Sonoma duck breast with apples and cider jus at The Kitchen.
Sonoma duck breast with apples and cider jus at The Kitchen.

The Kitchen in Sacramento offers a Michelin-starred dining experience like no other.

It is like fine-dining in the middle of a rollicking three-ring circus with Executive Chef Kelly McCown its ring leader, bellowing warm welcomes, directions for the evening, and goofy jokes the entire time.

Banish any thoughts of a starred restaurant being staid, stuffy, stiff or oppressive. This is as far from that as it gets.

Earlier this fall, my husband, his nephew and I decided to check out the restaurant, paying our own way. Although my husband and his nephew grew up in Sacramento, this was the first time for all of us to The Kitchen, which opened in 1991, and has long been regarded as one of the Capitol’s best restaurants. We figured there was no time better than now, when the Michelin Guide expanded this year to encompass the entire state of California, and awarded Sacramento’s only star to The Kitchen.

Nothing quite prepares you for this singular experience, though. Dining at The Kitchen is like dinner and a show — all in one.

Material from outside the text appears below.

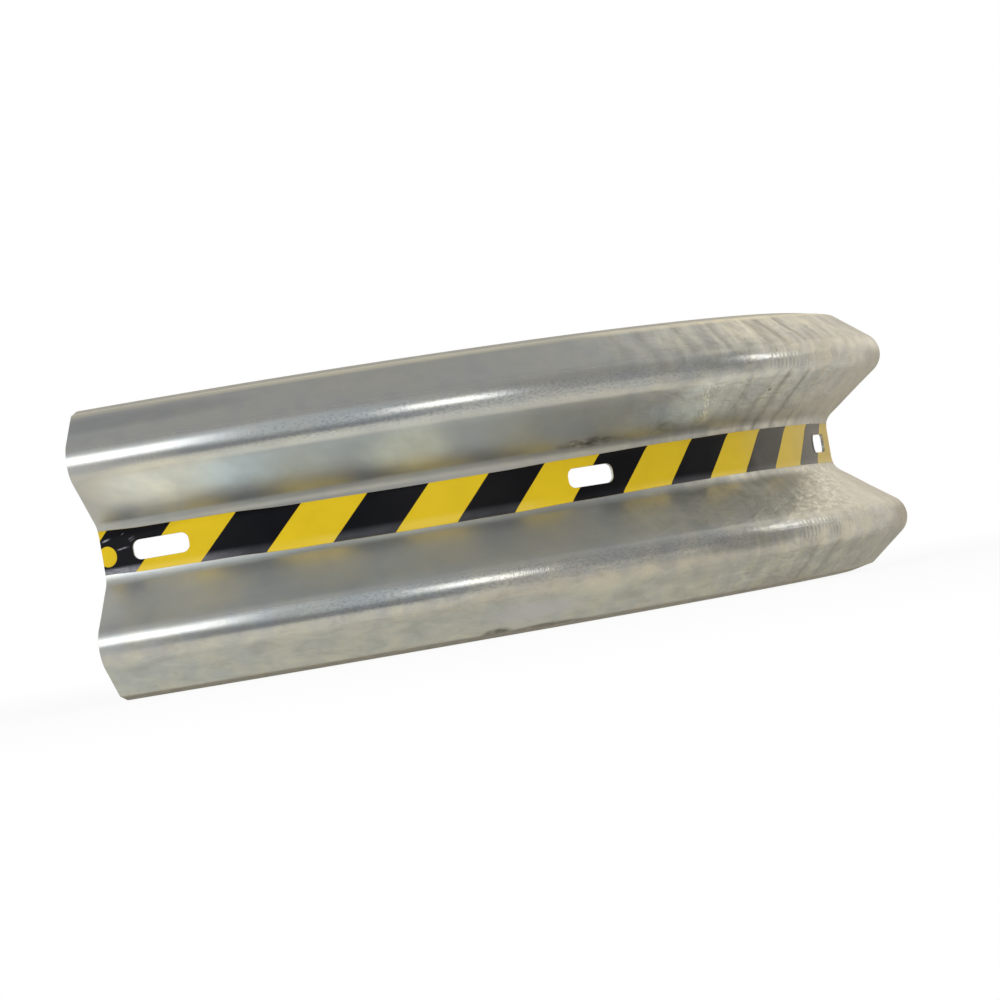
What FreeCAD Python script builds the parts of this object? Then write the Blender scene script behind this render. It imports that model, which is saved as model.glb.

Executive Chef Kelly McCown at the center of the open kitchen.
Executive Chef Kelly McCown at the center of the open kitchen.

The dining room is taken up by the open-kitchen that has seats all round it. Around the perimeter of the room, there are more tables, all bar-height — all the better to see the kitchen that’s akin to a theater stage, only with flames and the most delicious smells.

A spread of sushi -- before the dinner even starts.
A spread of sushi — before the dinner even starts.

Immediately, you’re encouraged to walk around most anywhere — through the wine cellar, into the courtyard, into the open kitchen, and into the back production kitchen.